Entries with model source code
* begin *

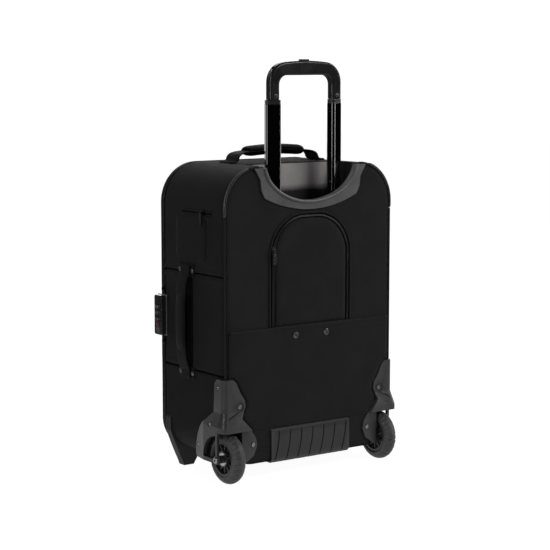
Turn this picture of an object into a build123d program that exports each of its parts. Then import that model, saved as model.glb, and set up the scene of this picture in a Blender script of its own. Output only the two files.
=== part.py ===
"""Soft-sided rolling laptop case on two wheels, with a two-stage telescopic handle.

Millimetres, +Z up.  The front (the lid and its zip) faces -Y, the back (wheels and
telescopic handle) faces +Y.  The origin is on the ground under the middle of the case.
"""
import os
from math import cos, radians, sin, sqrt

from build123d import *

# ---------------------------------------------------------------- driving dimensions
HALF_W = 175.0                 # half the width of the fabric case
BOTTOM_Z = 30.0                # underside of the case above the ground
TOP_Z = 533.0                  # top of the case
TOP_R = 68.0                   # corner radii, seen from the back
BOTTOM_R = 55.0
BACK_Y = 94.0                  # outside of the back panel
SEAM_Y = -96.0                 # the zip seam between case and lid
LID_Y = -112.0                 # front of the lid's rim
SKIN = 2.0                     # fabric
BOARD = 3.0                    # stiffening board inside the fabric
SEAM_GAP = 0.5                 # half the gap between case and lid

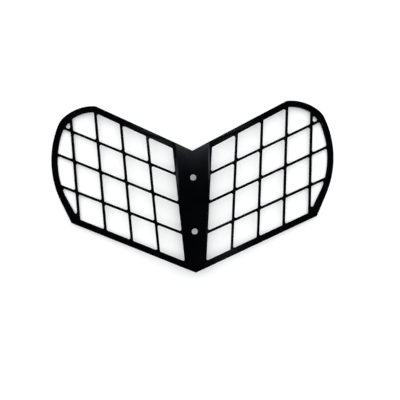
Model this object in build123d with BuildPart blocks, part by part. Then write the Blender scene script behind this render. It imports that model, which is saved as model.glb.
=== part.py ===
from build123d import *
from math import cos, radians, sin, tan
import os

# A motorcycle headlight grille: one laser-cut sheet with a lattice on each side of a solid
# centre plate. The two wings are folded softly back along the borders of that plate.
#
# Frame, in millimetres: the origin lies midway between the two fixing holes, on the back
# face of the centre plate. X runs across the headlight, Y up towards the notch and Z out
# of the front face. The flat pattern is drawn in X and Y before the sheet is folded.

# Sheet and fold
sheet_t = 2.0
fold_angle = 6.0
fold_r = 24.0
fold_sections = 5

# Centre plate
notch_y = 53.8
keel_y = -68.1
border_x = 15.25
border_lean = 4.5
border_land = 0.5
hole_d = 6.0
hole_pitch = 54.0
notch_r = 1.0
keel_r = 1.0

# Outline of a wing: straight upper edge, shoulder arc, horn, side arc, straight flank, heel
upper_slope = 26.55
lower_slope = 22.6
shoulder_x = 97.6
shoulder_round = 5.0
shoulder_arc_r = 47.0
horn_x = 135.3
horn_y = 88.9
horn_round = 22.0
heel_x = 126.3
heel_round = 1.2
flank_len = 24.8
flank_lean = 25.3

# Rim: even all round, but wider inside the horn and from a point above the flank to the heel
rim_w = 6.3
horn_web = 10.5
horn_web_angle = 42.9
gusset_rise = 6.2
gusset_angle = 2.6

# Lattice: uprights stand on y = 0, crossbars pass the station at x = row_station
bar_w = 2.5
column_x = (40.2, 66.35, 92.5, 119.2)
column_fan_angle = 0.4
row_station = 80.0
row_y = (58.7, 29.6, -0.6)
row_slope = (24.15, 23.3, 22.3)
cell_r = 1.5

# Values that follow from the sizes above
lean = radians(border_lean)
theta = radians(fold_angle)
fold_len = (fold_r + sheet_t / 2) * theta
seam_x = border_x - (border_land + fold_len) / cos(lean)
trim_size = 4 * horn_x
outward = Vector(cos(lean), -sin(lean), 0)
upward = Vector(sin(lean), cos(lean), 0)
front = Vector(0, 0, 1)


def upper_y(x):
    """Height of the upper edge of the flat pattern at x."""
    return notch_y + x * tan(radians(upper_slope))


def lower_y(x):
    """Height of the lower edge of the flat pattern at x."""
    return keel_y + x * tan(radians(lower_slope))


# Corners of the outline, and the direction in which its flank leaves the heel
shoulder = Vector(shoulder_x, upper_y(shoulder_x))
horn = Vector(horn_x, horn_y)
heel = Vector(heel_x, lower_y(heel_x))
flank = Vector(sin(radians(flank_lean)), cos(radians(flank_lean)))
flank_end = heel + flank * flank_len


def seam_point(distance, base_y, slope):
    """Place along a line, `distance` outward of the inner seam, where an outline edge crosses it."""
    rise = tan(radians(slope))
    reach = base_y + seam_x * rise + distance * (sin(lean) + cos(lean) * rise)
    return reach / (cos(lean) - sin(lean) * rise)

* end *
* begin *

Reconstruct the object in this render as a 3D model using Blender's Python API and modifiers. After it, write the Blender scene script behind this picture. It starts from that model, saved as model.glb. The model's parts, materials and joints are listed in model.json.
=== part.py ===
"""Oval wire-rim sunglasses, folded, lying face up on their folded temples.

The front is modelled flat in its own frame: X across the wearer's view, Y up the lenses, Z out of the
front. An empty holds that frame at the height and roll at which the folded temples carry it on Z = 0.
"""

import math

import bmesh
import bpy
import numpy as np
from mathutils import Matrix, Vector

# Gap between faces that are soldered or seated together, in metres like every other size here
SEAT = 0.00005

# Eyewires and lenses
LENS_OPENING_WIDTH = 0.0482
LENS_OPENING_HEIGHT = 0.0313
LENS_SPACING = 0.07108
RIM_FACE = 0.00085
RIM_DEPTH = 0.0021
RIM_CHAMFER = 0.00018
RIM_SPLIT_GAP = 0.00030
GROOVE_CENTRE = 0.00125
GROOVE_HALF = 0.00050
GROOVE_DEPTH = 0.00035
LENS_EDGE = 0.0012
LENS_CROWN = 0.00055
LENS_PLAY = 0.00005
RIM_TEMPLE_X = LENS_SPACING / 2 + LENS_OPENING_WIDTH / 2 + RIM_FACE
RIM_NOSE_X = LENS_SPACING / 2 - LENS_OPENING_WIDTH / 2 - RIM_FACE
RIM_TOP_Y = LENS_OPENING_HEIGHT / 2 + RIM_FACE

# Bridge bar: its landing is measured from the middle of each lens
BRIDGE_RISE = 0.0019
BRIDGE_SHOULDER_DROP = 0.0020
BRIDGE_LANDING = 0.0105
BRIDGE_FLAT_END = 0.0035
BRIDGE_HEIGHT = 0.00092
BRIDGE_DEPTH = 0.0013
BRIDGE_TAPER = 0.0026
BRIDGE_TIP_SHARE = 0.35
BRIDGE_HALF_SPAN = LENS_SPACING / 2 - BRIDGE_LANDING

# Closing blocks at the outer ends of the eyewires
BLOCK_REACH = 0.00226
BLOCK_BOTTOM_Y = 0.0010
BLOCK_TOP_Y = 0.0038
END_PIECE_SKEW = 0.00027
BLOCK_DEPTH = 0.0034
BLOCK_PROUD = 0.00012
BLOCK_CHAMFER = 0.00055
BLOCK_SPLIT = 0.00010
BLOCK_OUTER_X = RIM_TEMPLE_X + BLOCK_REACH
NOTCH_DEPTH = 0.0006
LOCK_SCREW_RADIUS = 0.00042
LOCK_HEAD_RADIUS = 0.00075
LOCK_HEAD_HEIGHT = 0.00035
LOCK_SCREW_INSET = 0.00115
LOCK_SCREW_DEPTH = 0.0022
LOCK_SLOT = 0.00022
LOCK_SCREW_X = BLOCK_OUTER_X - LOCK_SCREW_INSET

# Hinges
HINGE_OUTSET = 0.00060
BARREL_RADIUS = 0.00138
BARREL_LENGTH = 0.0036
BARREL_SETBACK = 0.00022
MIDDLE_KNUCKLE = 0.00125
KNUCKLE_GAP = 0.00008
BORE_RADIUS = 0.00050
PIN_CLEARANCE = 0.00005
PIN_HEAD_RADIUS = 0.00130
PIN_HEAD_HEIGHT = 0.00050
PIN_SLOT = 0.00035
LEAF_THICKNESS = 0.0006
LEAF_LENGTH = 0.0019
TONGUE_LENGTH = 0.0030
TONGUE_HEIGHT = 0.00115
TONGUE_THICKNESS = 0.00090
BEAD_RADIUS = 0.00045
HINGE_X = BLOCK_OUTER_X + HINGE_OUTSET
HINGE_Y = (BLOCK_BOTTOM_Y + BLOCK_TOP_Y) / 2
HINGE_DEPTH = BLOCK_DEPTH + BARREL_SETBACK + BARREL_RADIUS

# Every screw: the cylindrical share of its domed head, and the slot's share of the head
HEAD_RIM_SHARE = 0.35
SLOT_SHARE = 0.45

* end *
* begin *

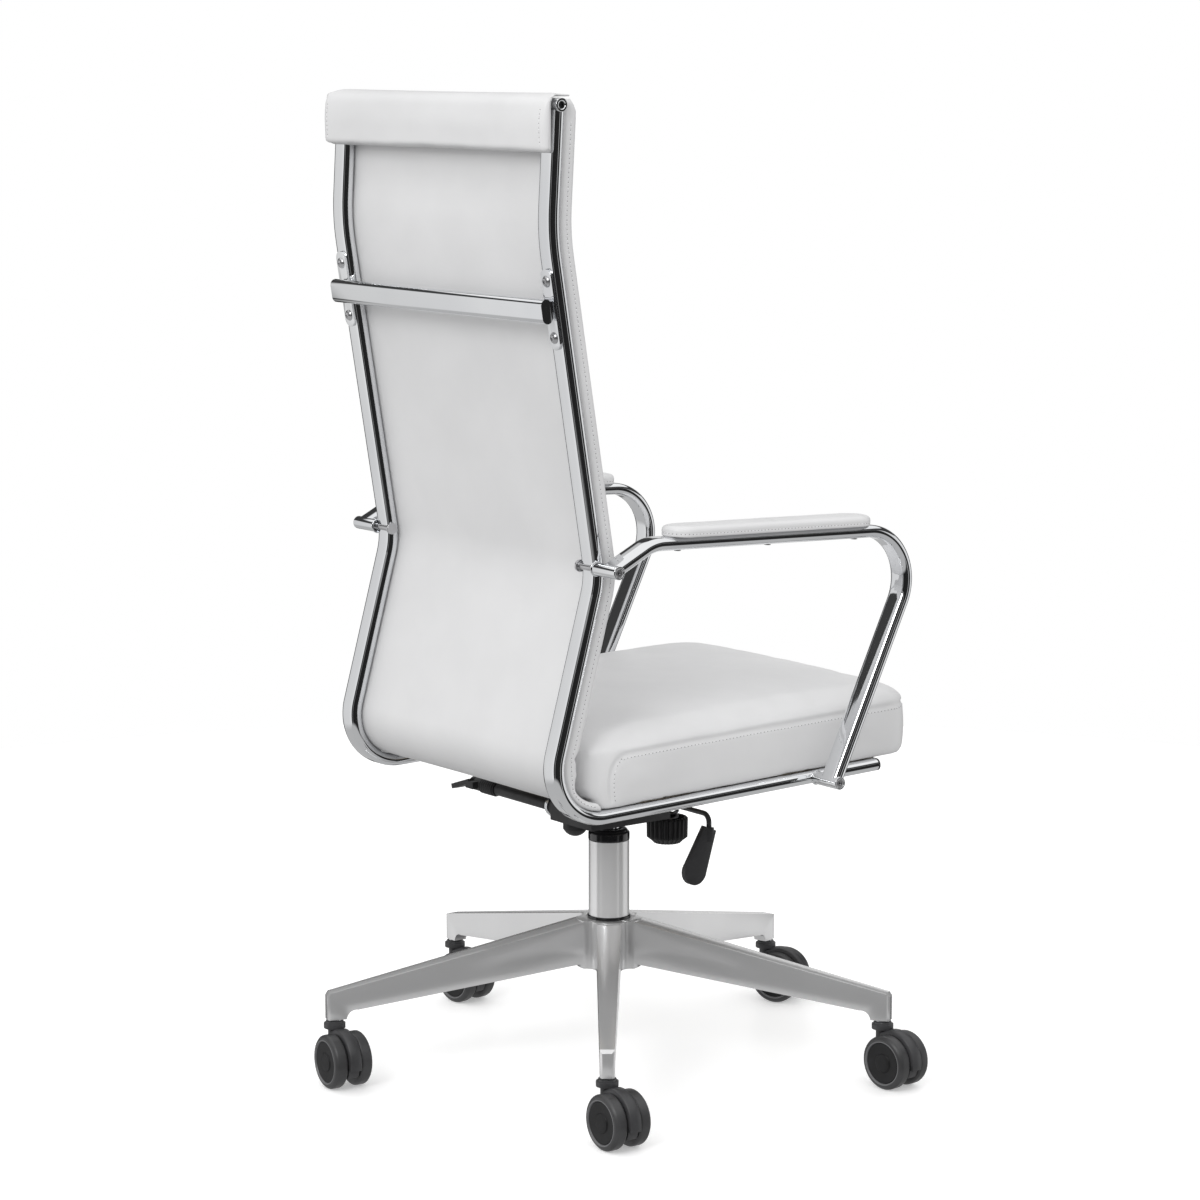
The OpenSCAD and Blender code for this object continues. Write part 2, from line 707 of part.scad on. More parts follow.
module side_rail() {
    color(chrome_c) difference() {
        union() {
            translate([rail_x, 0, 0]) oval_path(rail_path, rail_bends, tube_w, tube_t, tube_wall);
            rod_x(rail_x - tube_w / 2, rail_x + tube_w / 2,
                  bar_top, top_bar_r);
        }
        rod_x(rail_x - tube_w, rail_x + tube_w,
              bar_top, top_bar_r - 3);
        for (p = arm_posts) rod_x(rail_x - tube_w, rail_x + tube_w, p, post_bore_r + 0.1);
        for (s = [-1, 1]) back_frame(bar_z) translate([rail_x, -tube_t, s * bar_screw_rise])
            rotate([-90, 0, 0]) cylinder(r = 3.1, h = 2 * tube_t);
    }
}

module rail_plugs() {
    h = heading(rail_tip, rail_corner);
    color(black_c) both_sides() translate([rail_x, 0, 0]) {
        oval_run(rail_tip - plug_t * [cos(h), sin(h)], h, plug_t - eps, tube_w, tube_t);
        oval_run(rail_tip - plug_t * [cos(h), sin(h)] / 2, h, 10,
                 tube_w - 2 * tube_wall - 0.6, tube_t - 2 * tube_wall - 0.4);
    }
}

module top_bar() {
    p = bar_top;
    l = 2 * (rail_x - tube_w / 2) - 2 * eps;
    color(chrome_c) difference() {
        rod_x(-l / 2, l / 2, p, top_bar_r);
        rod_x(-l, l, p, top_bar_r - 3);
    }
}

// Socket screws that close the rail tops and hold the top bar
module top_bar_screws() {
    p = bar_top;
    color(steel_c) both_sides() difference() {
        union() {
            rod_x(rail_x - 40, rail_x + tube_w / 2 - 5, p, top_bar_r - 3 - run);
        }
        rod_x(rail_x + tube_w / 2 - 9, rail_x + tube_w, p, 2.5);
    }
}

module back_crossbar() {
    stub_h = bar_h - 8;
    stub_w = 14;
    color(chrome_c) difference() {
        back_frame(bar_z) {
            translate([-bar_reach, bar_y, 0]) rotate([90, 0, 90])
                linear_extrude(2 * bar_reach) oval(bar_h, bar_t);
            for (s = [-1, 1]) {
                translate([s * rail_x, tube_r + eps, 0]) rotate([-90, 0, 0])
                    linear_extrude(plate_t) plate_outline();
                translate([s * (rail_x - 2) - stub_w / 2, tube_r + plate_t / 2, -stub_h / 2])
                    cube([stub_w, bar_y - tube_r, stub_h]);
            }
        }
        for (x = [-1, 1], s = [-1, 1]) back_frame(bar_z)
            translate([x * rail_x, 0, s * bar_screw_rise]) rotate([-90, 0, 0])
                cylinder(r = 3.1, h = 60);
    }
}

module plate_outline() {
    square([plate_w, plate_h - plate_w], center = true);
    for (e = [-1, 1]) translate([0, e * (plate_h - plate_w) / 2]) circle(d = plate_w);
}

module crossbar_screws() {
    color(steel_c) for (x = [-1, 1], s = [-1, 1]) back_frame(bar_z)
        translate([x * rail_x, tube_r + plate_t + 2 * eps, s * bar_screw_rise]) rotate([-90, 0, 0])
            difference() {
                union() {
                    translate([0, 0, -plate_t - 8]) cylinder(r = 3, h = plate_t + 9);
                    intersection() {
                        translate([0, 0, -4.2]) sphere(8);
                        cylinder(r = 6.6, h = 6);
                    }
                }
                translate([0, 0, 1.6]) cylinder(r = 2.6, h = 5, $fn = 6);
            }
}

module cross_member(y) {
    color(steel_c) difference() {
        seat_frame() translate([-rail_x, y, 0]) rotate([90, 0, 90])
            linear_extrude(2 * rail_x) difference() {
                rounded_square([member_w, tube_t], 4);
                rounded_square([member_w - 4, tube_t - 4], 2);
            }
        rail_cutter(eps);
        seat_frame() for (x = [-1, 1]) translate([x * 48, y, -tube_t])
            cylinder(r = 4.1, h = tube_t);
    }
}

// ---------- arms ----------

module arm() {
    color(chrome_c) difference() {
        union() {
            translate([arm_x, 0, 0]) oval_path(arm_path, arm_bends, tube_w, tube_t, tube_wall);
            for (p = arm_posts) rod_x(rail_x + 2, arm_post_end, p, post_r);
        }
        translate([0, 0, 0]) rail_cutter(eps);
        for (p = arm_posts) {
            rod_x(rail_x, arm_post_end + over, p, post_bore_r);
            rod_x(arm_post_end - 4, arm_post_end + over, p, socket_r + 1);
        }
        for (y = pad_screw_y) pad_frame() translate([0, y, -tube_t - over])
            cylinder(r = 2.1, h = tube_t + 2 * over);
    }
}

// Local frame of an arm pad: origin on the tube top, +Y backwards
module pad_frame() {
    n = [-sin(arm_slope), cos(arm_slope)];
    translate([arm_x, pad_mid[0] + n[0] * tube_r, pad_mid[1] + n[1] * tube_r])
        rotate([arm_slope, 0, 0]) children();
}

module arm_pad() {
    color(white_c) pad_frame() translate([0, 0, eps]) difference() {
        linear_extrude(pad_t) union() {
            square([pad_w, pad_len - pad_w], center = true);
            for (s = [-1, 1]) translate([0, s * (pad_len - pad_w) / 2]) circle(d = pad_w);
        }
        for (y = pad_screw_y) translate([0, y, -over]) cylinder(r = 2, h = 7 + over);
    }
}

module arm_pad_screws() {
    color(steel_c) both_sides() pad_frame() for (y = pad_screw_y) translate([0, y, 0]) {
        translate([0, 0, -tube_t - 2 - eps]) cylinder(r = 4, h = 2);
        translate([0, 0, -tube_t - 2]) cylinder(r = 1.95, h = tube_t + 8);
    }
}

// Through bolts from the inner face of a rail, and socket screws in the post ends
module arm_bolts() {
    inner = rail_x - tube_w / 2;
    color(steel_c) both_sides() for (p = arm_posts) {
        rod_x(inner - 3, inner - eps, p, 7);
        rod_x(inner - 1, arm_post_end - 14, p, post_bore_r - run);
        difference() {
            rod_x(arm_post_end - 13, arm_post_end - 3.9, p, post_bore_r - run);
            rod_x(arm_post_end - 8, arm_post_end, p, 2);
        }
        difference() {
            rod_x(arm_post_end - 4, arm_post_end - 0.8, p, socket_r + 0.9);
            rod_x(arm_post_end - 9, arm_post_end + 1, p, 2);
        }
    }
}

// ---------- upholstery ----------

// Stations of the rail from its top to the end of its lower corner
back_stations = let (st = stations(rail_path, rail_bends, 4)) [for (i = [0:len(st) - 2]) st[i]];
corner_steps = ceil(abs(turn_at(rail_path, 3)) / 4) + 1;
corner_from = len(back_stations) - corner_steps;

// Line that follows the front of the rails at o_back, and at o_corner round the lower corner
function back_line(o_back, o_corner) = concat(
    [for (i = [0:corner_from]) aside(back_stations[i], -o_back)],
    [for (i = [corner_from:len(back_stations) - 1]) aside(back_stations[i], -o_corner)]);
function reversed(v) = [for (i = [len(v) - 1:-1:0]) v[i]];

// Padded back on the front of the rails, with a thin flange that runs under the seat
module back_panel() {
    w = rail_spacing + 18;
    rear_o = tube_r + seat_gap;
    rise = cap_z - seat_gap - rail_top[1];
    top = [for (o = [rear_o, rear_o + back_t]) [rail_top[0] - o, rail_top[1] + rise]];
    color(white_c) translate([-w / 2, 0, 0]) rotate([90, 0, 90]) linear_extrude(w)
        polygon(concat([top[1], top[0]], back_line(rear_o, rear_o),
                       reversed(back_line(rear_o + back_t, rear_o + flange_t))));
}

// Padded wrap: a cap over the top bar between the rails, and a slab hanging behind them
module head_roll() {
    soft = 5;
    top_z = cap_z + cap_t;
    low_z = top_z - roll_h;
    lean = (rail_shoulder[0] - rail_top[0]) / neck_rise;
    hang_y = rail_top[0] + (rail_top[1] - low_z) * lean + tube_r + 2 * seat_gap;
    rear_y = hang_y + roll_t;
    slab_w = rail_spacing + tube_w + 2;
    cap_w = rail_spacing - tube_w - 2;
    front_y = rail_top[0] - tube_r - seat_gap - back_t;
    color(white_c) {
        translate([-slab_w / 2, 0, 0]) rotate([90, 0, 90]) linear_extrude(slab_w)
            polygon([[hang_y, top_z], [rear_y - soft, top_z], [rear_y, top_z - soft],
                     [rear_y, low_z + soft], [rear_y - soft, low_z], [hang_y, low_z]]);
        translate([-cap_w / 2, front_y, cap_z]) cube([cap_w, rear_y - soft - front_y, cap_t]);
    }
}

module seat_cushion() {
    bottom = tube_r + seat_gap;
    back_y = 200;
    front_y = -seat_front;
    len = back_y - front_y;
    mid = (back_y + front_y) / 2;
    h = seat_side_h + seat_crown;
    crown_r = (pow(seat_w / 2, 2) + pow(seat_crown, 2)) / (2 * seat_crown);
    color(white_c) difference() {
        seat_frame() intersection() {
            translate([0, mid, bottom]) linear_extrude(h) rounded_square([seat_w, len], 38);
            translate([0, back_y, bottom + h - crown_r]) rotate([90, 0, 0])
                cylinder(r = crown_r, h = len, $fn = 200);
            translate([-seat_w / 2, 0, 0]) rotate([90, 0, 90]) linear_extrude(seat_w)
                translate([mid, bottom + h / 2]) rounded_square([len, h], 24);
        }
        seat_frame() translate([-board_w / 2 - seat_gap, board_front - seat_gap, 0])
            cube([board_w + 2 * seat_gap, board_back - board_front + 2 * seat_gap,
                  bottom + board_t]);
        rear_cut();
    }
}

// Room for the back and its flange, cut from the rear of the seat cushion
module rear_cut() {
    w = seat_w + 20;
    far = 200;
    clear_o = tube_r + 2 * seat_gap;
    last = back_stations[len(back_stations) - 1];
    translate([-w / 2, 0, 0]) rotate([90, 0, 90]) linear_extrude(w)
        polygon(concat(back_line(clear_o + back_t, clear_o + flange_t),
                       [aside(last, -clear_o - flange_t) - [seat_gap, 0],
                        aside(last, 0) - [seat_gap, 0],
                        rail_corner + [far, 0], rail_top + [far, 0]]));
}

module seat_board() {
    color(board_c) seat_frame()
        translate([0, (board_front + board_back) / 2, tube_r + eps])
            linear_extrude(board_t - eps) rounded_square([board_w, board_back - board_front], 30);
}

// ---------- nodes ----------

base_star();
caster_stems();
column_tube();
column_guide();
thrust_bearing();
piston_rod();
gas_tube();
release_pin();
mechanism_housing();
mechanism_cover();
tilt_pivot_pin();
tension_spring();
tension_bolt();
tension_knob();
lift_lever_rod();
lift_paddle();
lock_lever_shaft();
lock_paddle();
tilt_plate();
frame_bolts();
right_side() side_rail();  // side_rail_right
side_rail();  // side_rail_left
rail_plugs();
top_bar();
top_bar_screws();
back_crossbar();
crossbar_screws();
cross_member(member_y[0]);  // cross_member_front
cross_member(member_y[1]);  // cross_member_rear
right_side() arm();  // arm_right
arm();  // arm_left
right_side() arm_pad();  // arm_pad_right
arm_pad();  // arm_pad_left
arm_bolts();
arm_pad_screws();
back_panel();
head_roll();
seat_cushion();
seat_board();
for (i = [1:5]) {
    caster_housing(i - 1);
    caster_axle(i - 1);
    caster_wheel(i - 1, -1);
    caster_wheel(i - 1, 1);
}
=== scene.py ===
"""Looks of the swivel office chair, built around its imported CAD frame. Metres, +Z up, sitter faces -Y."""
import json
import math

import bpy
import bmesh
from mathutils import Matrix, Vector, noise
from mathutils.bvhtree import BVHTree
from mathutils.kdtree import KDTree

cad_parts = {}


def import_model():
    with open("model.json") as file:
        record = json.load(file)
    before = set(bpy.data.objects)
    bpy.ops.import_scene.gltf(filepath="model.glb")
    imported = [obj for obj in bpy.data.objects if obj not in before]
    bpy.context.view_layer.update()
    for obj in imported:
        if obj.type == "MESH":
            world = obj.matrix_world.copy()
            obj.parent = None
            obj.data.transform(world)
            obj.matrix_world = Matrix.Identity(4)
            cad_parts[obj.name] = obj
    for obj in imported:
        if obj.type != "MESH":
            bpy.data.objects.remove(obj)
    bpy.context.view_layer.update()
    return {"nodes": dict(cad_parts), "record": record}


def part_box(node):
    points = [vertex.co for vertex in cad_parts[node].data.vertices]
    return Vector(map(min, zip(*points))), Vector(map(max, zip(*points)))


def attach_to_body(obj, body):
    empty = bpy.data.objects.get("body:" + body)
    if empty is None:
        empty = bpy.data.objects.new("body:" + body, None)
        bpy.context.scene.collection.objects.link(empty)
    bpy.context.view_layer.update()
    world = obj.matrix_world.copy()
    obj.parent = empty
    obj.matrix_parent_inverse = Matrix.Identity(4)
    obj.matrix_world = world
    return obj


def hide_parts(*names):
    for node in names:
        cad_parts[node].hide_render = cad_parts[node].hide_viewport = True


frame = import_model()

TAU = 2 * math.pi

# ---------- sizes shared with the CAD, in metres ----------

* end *

→ Stated task:
Within the material above, transcribe exactly the lines that run from the line holding "base_star();" through the line holding "bpy.data.objects.remove(obj)".

→ The answer:
base_star();
caster_stems();
column_tube();
column_guide();
thrust_bearing();
piston_rod();
gas_tube();
release_pin();
mechanism_housing();
mechanism_cover();
tilt_pivot_pin();
tension_spring();
tension_bolt();
tension_knob();
lift_lever_rod();
lift_paddle();
lock_lever_shaft();
lock_paddle();
tilt_plate();
frame_bolts();
right_side() side_rail();  // side_rail_right
side_rail();  // side_rail_left
rail_plugs();
top_bar();
top_bar_screws();
back_crossbar();
crossbar_screws();
cross_member(member_y[0]);  // cross_member_front
cross_member(member_y[1]);  // cross_member_rear
right_side() arm();  // arm_right
arm();  // arm_left
right_side() arm_pad();  // arm_pad_right
arm_pad();  // arm_pad_left
arm_bolts();
arm_pad_screws();
back_panel();
head_roll();
seat_cushion();
seat_board();
for (i = [1:5]) {
    caster_housing(i - 1);
    caster_axle(i - 1);
    caster_wheel(i - 1, -1);
    caster_wheel(i - 1, 1);
}
=== scene.py ===
"""Looks of the swivel office chair, built around its imported CAD frame. Metres, +Z up, sitter faces -Y."""
import json
import math

import bpy
import bmesh
from mathutils import Matrix, Vector, noise
from mathutils.bvhtree import BVHTree
from mathutils.kdtree import KDTree

cad_parts = {}


def import_model():
    with open("model.json") as file:
        record = json.load(file)
    before = set(bpy.data.objects)
    bpy.ops.import_scene.gltf(filepath="model.glb")
    imported = [obj for obj in bpy.data.objects if obj not in before]
    bpy.context.view_layer.update()
    for obj in imported:
        if obj.type == "MESH":
            world = obj.matrix_world.copy()
            obj.parent = None
            obj.data.transform(world)
            obj.matrix_world = Matrix.Identity(4)
            cad_parts[obj.name] = obj
    for obj in imported:
        if obj.type != "MESH":
            bpy.data.objects.remove(obj)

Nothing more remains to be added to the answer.